**What you should do:**
Quote every line as given.

**Dataset content:**
start
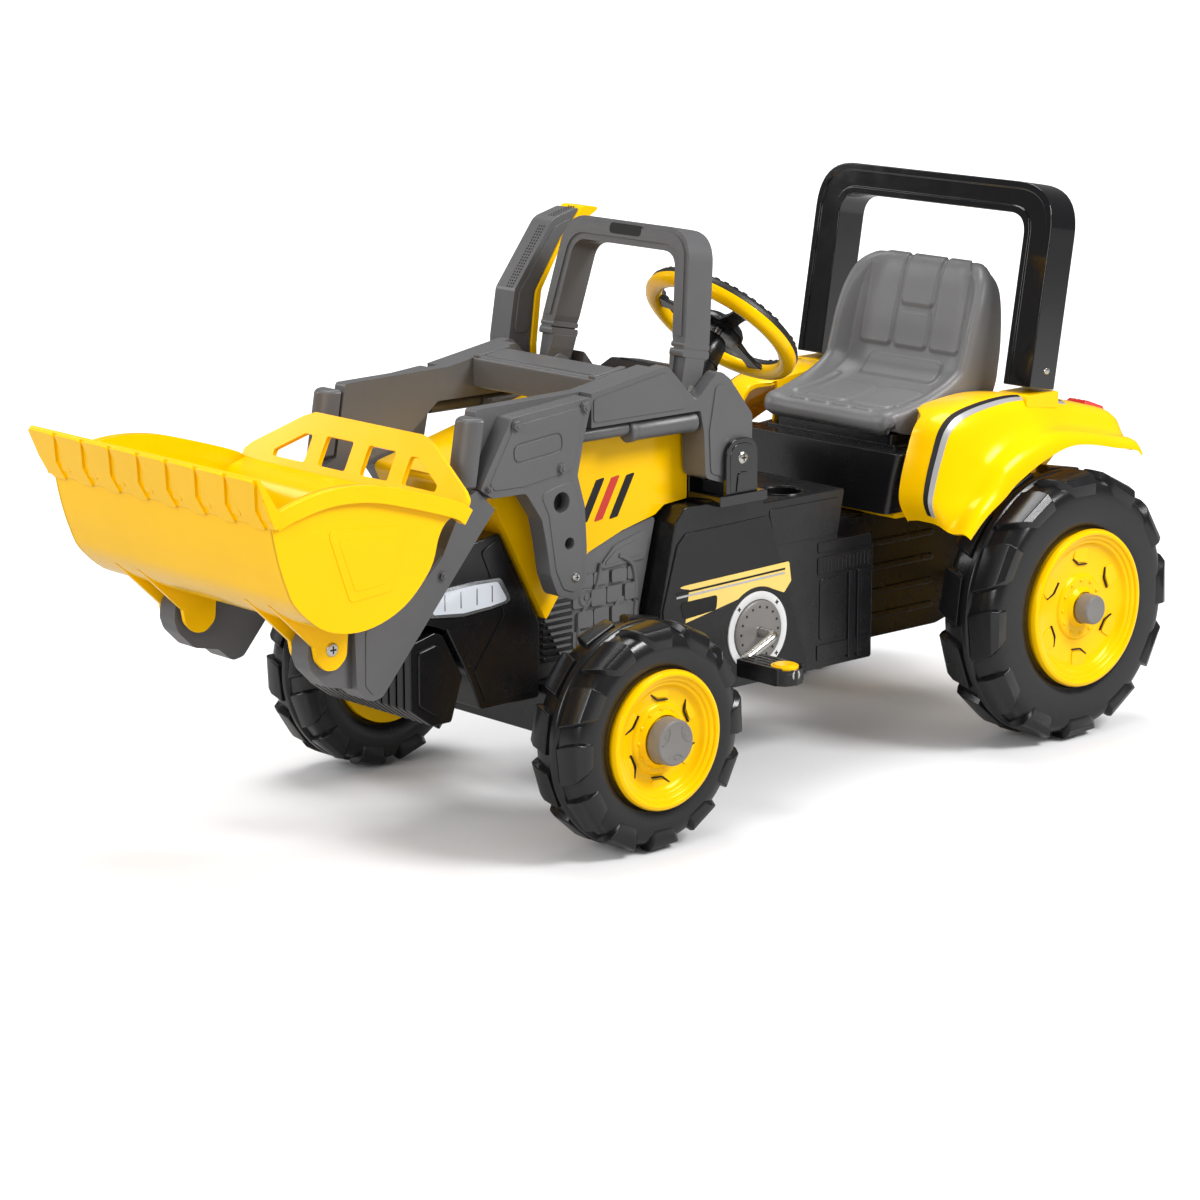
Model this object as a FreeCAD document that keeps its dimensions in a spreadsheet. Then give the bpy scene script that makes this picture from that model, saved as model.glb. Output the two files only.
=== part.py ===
import FreeCAD, Part
import math
import os
import Sketcher

# Ride-on pedal tractor with a front loader.
# Every outline below is drawn from the rear axle: +Y to the rear, +Z up from the ground, +X to the
# driver's left. The sub-parts are then moved back by rear_axle_y, so that the finished tractor stands
# with the middle of its bounding box's floor on the origin.

os.makedirs("parts", exist_ok=True)
doc = FreeCAD.newDocument("PedalLoader")
sheet = doc.addObject("Spreadsheet::Sheet", "Sizes")
Vector = FreeCAD.Vector
ALONG_X = FreeCAD.Rotation(Vector(0, 1, 0), 90)
parts = []
values = {}


def size(name, value):
    """Write one driving dimension (mm or degrees) into the sheet under its own name."""
    values[name] = float(value)
    row = len(values)
    sheet.set("A%d" % row, name)
    sheet.set("B%d" % row, str(value))
    sheet.setAlias("B%d" % row, name)


def sizes(**named):
    for name, value in named.items():
        size(name, value)


# ---- driving dimensions -------------------------------------------------------------------------
sizes(rear_axle_y=537, wheelbase=737)
sizes(rear_radius=175, rear_inner=187, rear_outer=286.5, rear_seat=97, rear_flange=102)
sizes(front_radius=135.5, front_inner=205, front_outer=293.5, front_seat=78, front_flange=82.5)
sizes(axle_radius=8, running_gap=0.05, cap_rear_radius=19.5, cap_front_radius=28)
sizes(chassis_half=131, tunnel_half=78, wall=4, floor_lip=110, bonnet_half=105, fascia_half=100)
sizes(crank_y=-432, crank_z=186, crank_throw=60, crank_rod=6.5, crank_arm_x=165, crank_angle=157.3)
sizes(arm_inner=110, arm_skin=128, arm_outer=150, plate_outer=155, lift_y=-484, lift_z=413)
sizes(tip_y=-1101, tip_z=274.5, hoop_y=-543, hoop_z=497, pin_radius=6, small_pin_radius=4)
sizes(bucket_half=205, lip_half=216, bucket_wall=4)
sizes(king_x=175, king_radius=14, steer_arm=50, tie_z=148)
sizes(wheel_y=-368, wheel_z=545, column_tilt=42.6, rim_radius=95, rim_half_width=11)
sizes(roll_depth=48, roll_lean=9.5, hoop_lean=11)
sizes(chain_x=-46, chain_width=12, pitch=12.7, crank_teeth=22, drive_teeth=15)


def cell(name):
    return "Sizes." + name


def bind(item, prop, expression):
    """Bind a property to the sheet; names of cells in the expression get the sheet's prefix."""
    words = sorted(values, key=len, reverse=True)
    text = expression
    for index, word in enumerate(words):
        text = text.replace(word, "@%d@" % index)
    for index, word in enumerate(words):
        text = text.replace("@%d@" % index, cell(word))
    item.setExpression(prop, text)


def place(item, dy="0", dz="0", dx="0"):
    """Tie a sub-part's position to the sheet, measured from the rear axle's ground point."""
    bind(item, ".Placement.Base.x", dx)
    bind(item, ".Placement.Base.y", "rear_axle_y + (%s)" % dy)
    bind(item, ".Placement.Base.z", dz)


def keep(item, label):
    """Register a finished sub-part under the name its file gets."""
    item.Label = label
    parts.append(item)
    return item


# ---- PartDesign helpers -------------------------------------------------------------------------
def new_body(name):
    body = doc.addObject("PartDesign::Body", name)
    place(body)
    return body


def new_sketch(body, name, plane, offset):
    sketch = body.newObject("Sketcher::SketchObject", name)
    origin = [item for item in body.Origin.OriginFeatures if item.Role == plane][0]
    sketch.AttachmentSupport = [(origin, "")]
    sketch.MapMode = "FlatFace"
    if offset:
        bind(sketch, ".AttachmentOffset.Base.z", offset)
    return sketch


def outline(body, name, points, plane="YZ_Plane", offset=""):
    """A closed polygon whose corners are held by cells of the sheet."""
    sketch = new_sketch(body, name, plane, offset)
    count = len(points)
    for index in range(count):
        first = points[index]
        second = points[(index + 1) % count]
        line = Part.LineSegment(Vector(first[0], first[1], 0), Vector(second[0], second[1], 0))
        sketch.addGeometry(line, False)
    for index in range(count):
        sketch.addConstraint(Sketcher.Constraint("Coincident", index, 2, (index + 1) % count, 1))
    for index, point in enumerate(points):
        for way, letter, value in (("DistanceX", "a", point[0]), ("DistanceY", "b", point[1])):
            alias = "%s_%s%d" % (name, letter, index + 1)
            size(alias, value)
            number = sketch.addConstraint(Sketcher.Constraint(way, -1, 1, index, 1, float(value)))
            sketch.renameConstraint(number, "%s%d" % (letter, index + 1))
            sketch.setExpression("Constraints.%s%d" % (letter, index + 1), cell(alias))
    return sketch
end
**Solution to the problem:**
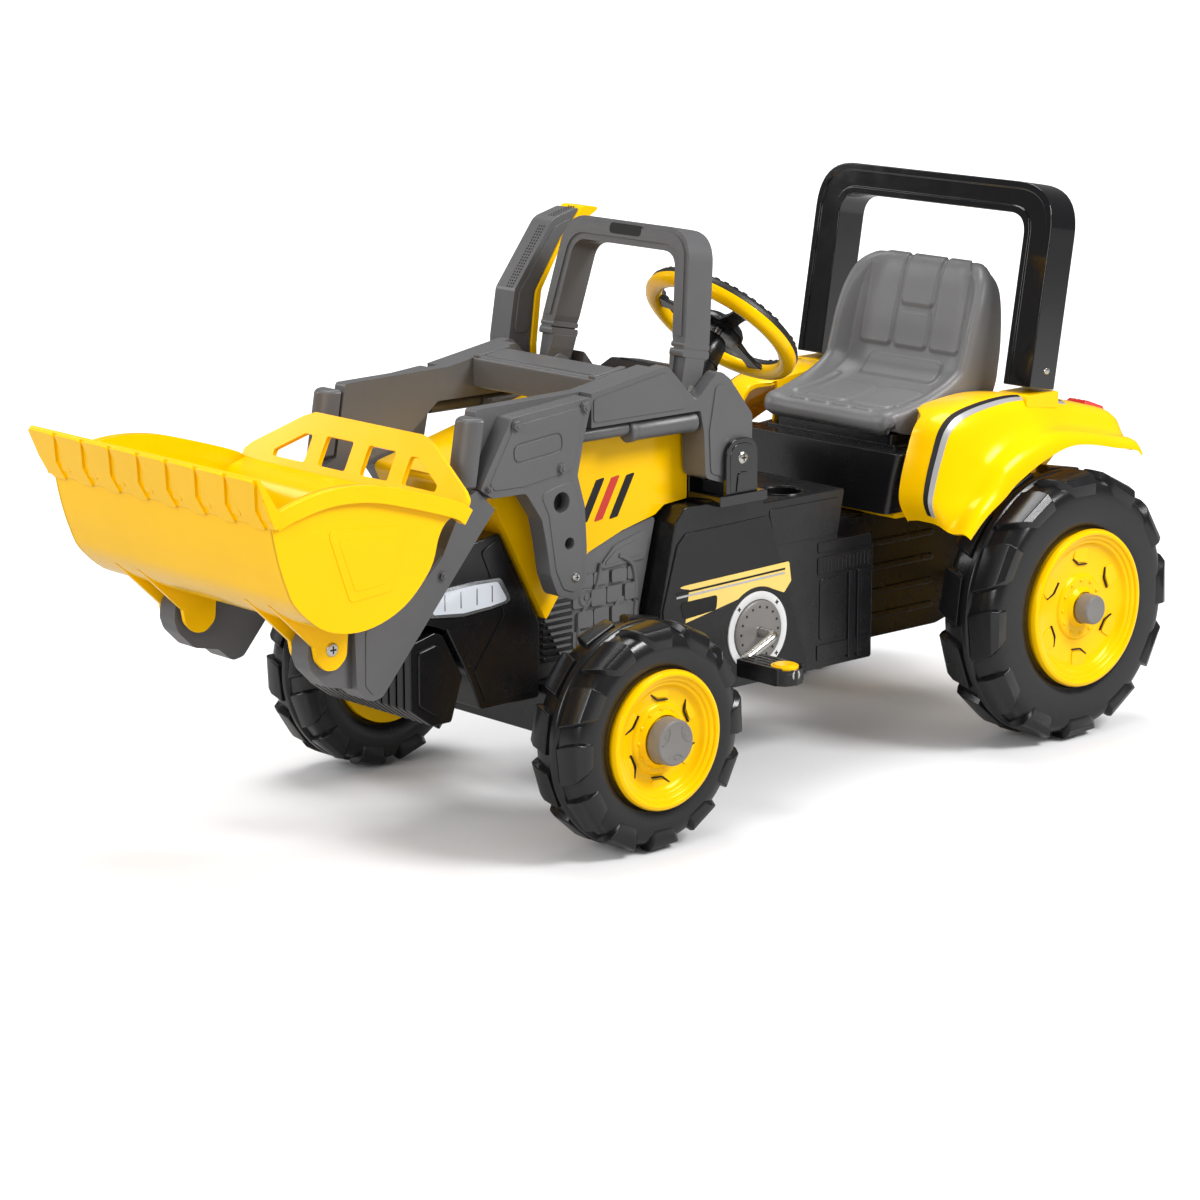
Model this object as a FreeCAD document that keeps its dimensions in a spreadsheet. Then give the bpy scene script that makes this picture from that model, saved as model.glb. Output the two files only.
=== part.py ===
import FreeCAD, Part
import math
import os
import Sketcher

# Ride-on pedal tractor with a front loader.
# Every outline below is drawn from the rear axle: +Y to the rear, +Z up from the ground, +X to the
# driver's left. The sub-parts are then moved back by rear_axle_y, so that the finished tractor stands
# with the middle of its bounding box's floor on the origin.

os.makedirs("parts", exist_ok=True)
doc = FreeCAD.newDocument("PedalLoader")
sheet = doc.addObject("Spreadsheet::Sheet", "Sizes")
Vector = FreeCAD.Vector
ALONG_X = FreeCAD.Rotation(Vector(0, 1, 0), 90)
parts = []
values = {}


def size(name, value):
    """Write one driving dimension (mm or degrees) into the sheet under its own name."""
    values[name] = float(value)
    row = len(values)
    sheet.set("A%d" % row, name)
    sheet.set("B%d" % row, str(value))
    sheet.setAlias("B%d" % row, name)


def sizes(**named):
    for name, value in named.items():
        size(name, value)


# ---- driving dimensions -------------------------------------------------------------------------
sizes(rear_axle_y=537, wheelbase=737)
sizes(rear_radius=175, rear_inner=187, rear_outer=286.5, rear_seat=97, rear_flange=102)
sizes(front_radius=135.5, front_inner=205, front_outer=293.5, front_seat=78, front_flange=82.5)
sizes(axle_radius=8, running_gap=0.05, cap_rear_radius=19.5, cap_front_radius=28)
sizes(chassis_half=131, tunnel_half=78, wall=4, floor_lip=110, bonnet_half=105, fascia_half=100)
sizes(crank_y=-432, crank_z=186, crank_throw=60, crank_rod=6.5, crank_arm_x=165, crank_angle=157.3)
sizes(arm_inner=110, arm_skin=128, arm_outer=150, plate_outer=155, lift_y=-484, lift_z=413)
sizes(tip_y=-1101, tip_z=274.5, hoop_y=-543, hoop_z=497, pin_radius=6, small_pin_radius=4)
sizes(bucket_half=205, lip_half=216, bucket_wall=4)
sizes(king_x=175, king_radius=14, steer_arm=50, tie_z=148)
sizes(wheel_y=-368, wheel_z=545, column_tilt=42.6, rim_radius=95, rim_half_width=11)
sizes(roll_depth=48, roll_lean=9.5, hoop_lean=11)
sizes(chain_x=-46, chain_width=12, pitch=12.7, crank_teeth=22, drive_teeth=15)


def cell(name):
    return "Sizes." + name


def bind(item, prop, expression):
    """Bind a property to the sheet; names of cells in the expression get the sheet's prefix."""
    words = sorted(values, key=len, reverse=True)
    text = expression
    for index, word in enumerate(words):
        text = text.replace(word, "@%d@" % index)
    for index, word in enumerate(words):
        text = text.replace("@%d@" % index, cell(word))
    item.setExpression(prop, text)


def place(item, dy="0", dz="0", dx="0"):
    """Tie a sub-part's position to the sheet, measured from the rear axle's ground point."""
    bind(item, ".Placement.Base.x", dx)
    bind(item, ".Placement.Base.y", "rear_axle_y + (%s)" % dy)
    bind(item, ".Placement.Base.z", dz)


def keep(item, label):
    """Register a finished sub-part under the name its file gets."""
    item.Label = label
    parts.append(item)
    return item


# ---- PartDesign helpers -------------------------------------------------------------------------
def new_body(name):
    body = doc.addObject("PartDesign::Body", name)
    place(body)
    return body


def new_sketch(body, name, plane, offset):
    sketch = body.newObject("Sketcher::SketchObject", name)
    origin = [item for item in body.Origin.OriginFeatures if item.Role == plane][0]
    sketch.AttachmentSupport = [(origin, "")]
    sketch.MapMode = "FlatFace"
    if offset:
        bind(sketch, ".AttachmentOffset.Base.z", offset)
    return sketch


def outline(body, name, points, plane="YZ_Plane", offset=""):
    """A closed polygon whose corners are held by cells of the sheet."""
    sketch = new_sketch(body, name, plane, offset)
    count = len(points)
    for index in range(count):
        first = points[index]
        second = points[(index + 1) % count]
        line = Part.LineSegment(Vector(first[0], first[1], 0), Vector(second[0], second[1], 0))
        sketch.addGeometry(line, False)
    for index in range(count):
        sketch.addConstraint(Sketcher.Constraint("Coincident", index, 2, (index + 1) % count, 1))
    for index, point in enumerate(points):
        for way, letter, value in (("DistanceX", "a", point[0]), ("DistanceY", "b", point[1])):
            alias = "%s_%s%d" % (name, letter, index + 1)
            size(alias, value)
            number = sketch.addConstraint(Sketcher.Constraint(way, -1, 1, index, 1, float(value)))
            sketch.renameConstraint(number, "%s%d" % (letter, index + 1))
            sketch.setExpression("Constraints.%s%d" % (letter, index + 1), cell(alias))
    return sketch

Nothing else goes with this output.